With the United States and its allies embroiled in the complicated conflict in Syria, the question of how far the AUMF reaches is especially relevant. Successive administrations have argued that the AUMF obtained in 2001 applies to the fight against ISIS and that approval from Congress to conduct operations against the ISIS threat is unnecessary. Others disagree, arguing that ISIS is a separate entity from al Qaeda, and any action taken against ISIS would not be covered under the current AUMF.
In a written statement to The New York Times, President Obama’s White House legal team defended the campaign against ISIS (referred to as ISIL) in 2014, writing: “The President may rely on the 2001 AUMF as statutory authority for the military airstrike operations he is directing against ISIL.”
The Obama White House further explained that it interpreted the 2001 AUMF to cover the use of force against ISIS based on the group’s “longstanding relationship with al-Qa’ida (AQ) and Usama bin Laden; its long history of conducting, and continued desire to conduct, attacks against U.S. persons and interests, and extensive history of U.S. combat operations against ISIL dating back to the time the group first affiliated with AQ in 2004; and ISIL’s position – supported by some individual members and factions of AQ-aligned groups – that it is the true inheritor of Usama bin Laden’s legacy, the President may rely on the 2001 AUMF as statutory authority for the use of force against ISIL, notwithstanding the recent public split between AQ’s senior leadership and ISIL.”
Critics of the expansive use of the AUMF argue that the last sentence is most telling. Though ISIS came into being as Al-Qaeda in Iraq (AQI), it was disavowed by al Qaeda leader Ayman al-Zawahiri in February 2014, after ISIS’s leader Abu Bakr al-Baghdadi declared himself the leader of a new Islamic caliphate. Furthermore, ISIS did not come into being until 2004—three years after the AUMF’s passage.

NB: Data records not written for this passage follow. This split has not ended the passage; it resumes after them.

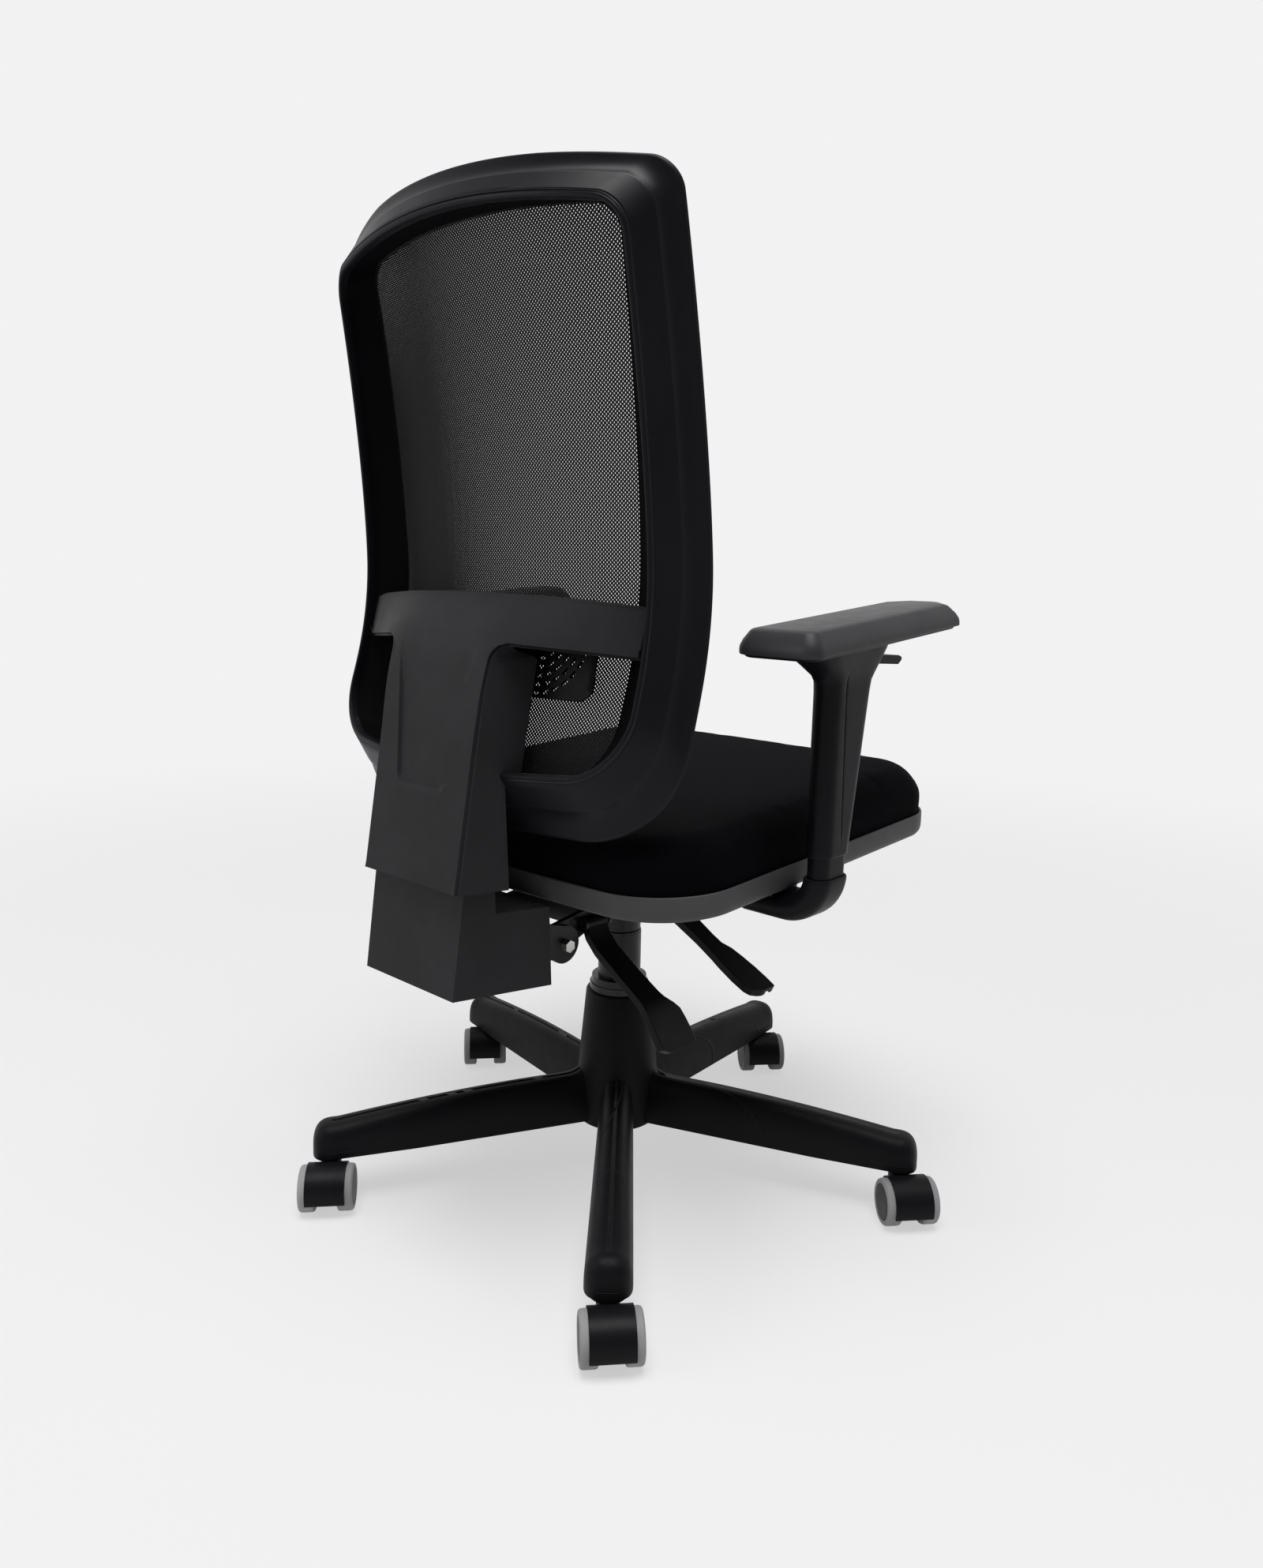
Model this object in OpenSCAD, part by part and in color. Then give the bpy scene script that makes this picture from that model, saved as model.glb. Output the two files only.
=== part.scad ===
// Swivel office chair: five-legged caster foot, gas column, reclining mesh back, height-adjustable arms.
// Millimetres. The origin is on the floor under the column axis, +Z is up, the sitter faces -Y and
// +X is the sitter's left.

/* [Foot] */
// Distance from the column axis to each caster stem
stem_circle_r = 335; // [320:1:360]
// Direction of the first leg, seen from above
leg_first_angle = 132; // [0:1:359]
// Height of the legs' top edge at the hub
leg_root_top = 110.5; // [100:0.5:125]
// Height of the legs' top edge at the tip
leg_tip_top = 89; // [84:0.5:98]
// Height of the legs' underside at the tip
leg_under_z = 53; // [53:0.5:58]
// Width of a leg at the hub
leg_root_w = 40; // [34:1:46]
// Width of a leg at the tip
leg_tip_w = 46; // [40:1:54]
// How far a leg runs out past its caster stem
leg_tip_reach = 19; // [16:0.5:23]
// Radius of the end of a leg in side view
leg_tip_round = 16; // [8:1:20]
// Wall of the hollow legs and hub
leg_wall = 4; // [3:0.5:5]
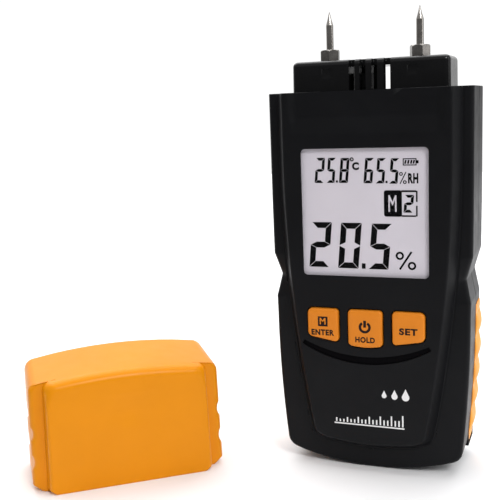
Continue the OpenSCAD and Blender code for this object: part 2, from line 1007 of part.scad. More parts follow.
module cap() {
    color("#f0a024")
        translate([cap_x, cap_y, 0])
            rotate([0, 0, cap_turn])
                difference() {
                    union() {
                        intersection() {
                            hull() {
                                slab(cap_wing_y, cap_wing_y + eps)
                                    polygon(cap_outline(cap_half_w, 2.4, 3, cap_fall));
                                slab(cap_back_y - eps, cap_back_y)
                                    polygon(cap_outline(cap_half_w, 2.4, 3));
                            }
                            linear_extrude(cap_h + cap_dome + 1)
                                polygon(rounded([
                                    [cap_half_w, cap_wing_y, 1.2], [cap_half_w, cap_back_y, 5],
                                    [-cap_half_w, cap_back_y, 5], [-cap_half_w, cap_wing_y, 1.2]
                                ]));
                        }
                        hull() {
                            slab(cap_panel_y, cap_panel_y + eps)
                                polygon(cap_outline(cap_panel_w, 1.4, 2, cap_fall + 1));
                            slab(cap_panel_y + 1, cap_wing_y + eps)
                                polygon(cap_outline(cap_step_w, 1.4, 3, cap_fall));
                        }
                    }
                    cap_space(
                        cap_half_w - cap_wall - 0.4, cap_wing_y + cap_wall, cap_back_y - cap_wall,
                        cap_fall + cap_wall, cap_wall
                    );
                    cap_space(
                        cap_panel_w - cap_wall, cap_panel_y + cap_wall, cap_wing_y + cap_wall + 1,
                        cap_fall + cap_wall + 0.6, cap_fall + cap_wall
                    );
                    // Scalloped finger hold in each side
                    for (side = [-1, 1], z = [10, 19.5])
                        translate([side * (cap_half_w - cap_taper * z / cap_h + 5.5), 2, z])
                            rotate([-90, 0, 0])
                                cylinder(h = cap_back_y, r = 6);
                }
}

front_shell();
rear_shell();
left_grip();
right_grip();
display_lens();
lcd_glass();
lcd_frame();
zebra_strip();
circuit_board();
board_screws();
main_chip();
crystal();
capacitors();
buzzer();
key_switches();
enter_button();
hold_button();
set_button();
probe_head();
head_seal();
electrode_sockets();
electrode_wires();
left_pin();
right_pin();
pin_nuts();
sensor_board();
humidity_sensor();
sensor_header();
battery_cells();
battery_springs();
battery_contacts();
battery_leads();
battery_cover();
case_screws();
cap();
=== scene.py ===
import contextlib
import math

import bmesh
import bpy
import numpy as np
from mathutils import Matrix, Vector


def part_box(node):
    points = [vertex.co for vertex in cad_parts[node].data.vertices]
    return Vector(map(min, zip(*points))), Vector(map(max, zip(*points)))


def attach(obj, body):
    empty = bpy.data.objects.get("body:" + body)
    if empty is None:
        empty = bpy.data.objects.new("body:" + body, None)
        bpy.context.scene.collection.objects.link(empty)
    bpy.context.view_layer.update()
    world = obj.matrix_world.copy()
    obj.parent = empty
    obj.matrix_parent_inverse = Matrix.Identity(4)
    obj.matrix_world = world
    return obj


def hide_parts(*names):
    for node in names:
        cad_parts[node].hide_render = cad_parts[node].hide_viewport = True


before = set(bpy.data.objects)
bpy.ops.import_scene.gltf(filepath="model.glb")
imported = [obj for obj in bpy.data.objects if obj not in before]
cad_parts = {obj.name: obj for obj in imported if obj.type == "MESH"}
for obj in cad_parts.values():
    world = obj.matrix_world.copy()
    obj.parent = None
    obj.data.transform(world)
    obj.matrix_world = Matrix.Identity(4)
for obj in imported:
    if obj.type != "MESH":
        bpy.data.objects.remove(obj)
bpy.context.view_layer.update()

# Lengths in this file are millimetres until a mesh, light or camera is made from them.
MM = 0.001


def box_mm(node):
    """The lowest and highest corner of a CAD node."""
    low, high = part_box(node)
    return np.array(low) / MM, np.array(high) / MM


# --- Sizes taken from the frame ---

FRONT_LOW, FRONT_HIGH = box_mm("front_shell")
REAR_HIGH = box_mm("rear_shell")[1]
HEAD_LOW, HEAD_HIGH = box_mm("probe_head")
HALF_W = REAR_HIGH[0]
PANEL_Y = FRONT_LOW[1]
BACK_Y = REAR_HIGH[1]
PARTING_Y = FRONT_HIGH[1]
SHOULDER_Z = REAR_HIGH[2]
PIN_LOW, PIN_HIGH = box_mm("right_pin")
PIN_X = (PIN_LOW[0] + PIN_HIGH[0]) / 2
PIN_TIP_Z = PIN_HIGH[2]
NUT_LOW_Z, NUT_HIGH_Z = (corner[2] for corner in box_mm("pin_nuts"))

# Shape of the case
WALL = 2.0
PANEL_RISE = 4.0
WING_Y = PANEL_Y + PANEL_RISE
FOOT_R = 78.0
FOOT_FLAT = 5.0
LOWER_R = 400.0
WAIST_Z = 50.0
WAIST_W = HALF_W - 0.7
PANEL_R = 470.0
PANEL_STRAIGHT_Z = 100.0
PANEL_FRONT_W = HALF_W - 5.6
PANEL_FOOT_W = HALF_W - 3.3
PANEL_LOW_Z = 9.2
GROOVE_W = 0.6
GROOVE_D = 0.06
NOTCH_Z = (54.5, 61.6, 68.5)
NOTCH_D = 1.9
VALLEY_D = 1.6
BROW_Z = (105.2, 110.8)
BROW_D = 1.0
BROW_HALF_W = 23.8
BROW_FADE = 2.6
SEAM = 0.22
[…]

The Trump administration has continued to use the broad interpretation of the AUMF. In two letters published by The New York Times in February 2018, officials from the Pentagon and the State Department wrote: “The 2001 Authorization for Use of Military Force (AUMF) authorizes the United States to use force against al-Qa’ida, the Taliban, and associated forces and against ISIS.” They then appeared to interpret the purview of the 2001 AUMF even more broadly to encompass limited strikes against the Syrian regime and pro-regime forces “to defend U.S., Coalition, and partner forces engaged in the campaign to defeat ISIS,” while also noting that Syrian regime forces are not “associated forces” of ISIS under the AUMF.
Retaliatory strikes against the Assad regime for using chemical weapons have added another legal wrinkle. Rather than appealing to the AUMF, the Trump administration pointed to the president’s constitutional authority as Commander-In-Chief, arguing that it grants him the power to use military force in defense of U.S. national interests.
The Future of the AUMF
Despite the Obama administration’s stated intention to refine or repeal the 2001 AUMF, and concerns by members of Congress about the wide-ranging actions undertaken under the AUMF, it has never been amended.
The use of the AUMF for military action against ISIS has been ongoing for the past four years. However, as the United States pursues additional goals in Syria, such as pushing back against the Assad regime’s use of chemical weapons or defending allies who are helping to battle ISIS against Iranian aggression, and debates an even more robust strategy of countering Iran’s growing influence in the region, the legal justification becomes far more murky.
There are several proposals under consideration in Congress that call for updating the AUMF. On April 16, Senators Bob Corker (R-TN), Tim Kaine (D-VA), Chris Coons (D-DE), Bill Nelson (D-FL), Jeff Flake (R-AZ), and Todd Young (R-IN) introduced a bipartisan bill that would explicitly permit military operations against al Qaeda, the Taliban, ISIS, and “designated associated forces.” It does not authorize attacks against a nation-state and therefore seemingly could not be used for any future strikes against the Assad regime. The proposal allows the president to classify new groups as “associated forces” and to expand operations beyond the countries where the United States is currently engaged, though it imposes a requirement that the president notify Congress, and puts in place a mechanism for Congress to review and potentially block any expanded strikes.
The proposed amended AUMF also does not contain a specific expiration date, which many have called for. It does include measures for review every four years, and an expedited process to repeal or modify it.
Even if the proposal fails to gather sufficient support for passage, it is an important effort to move the discussion of an updated AUMF forward.
Discussion of an even broader AUMF, one which provides a basis not only for ongoing anti-ISIS activities but also for putting pressure on Iran and the Assad regime, would be an opportunity for a much-needed debate about U.S. interests in Syria and a more comprehensive strategy. Giving the president authority to use military force against Iranian forces and Assad would signal a greater commitment to act in defense of those interests and put our adversaries on notice.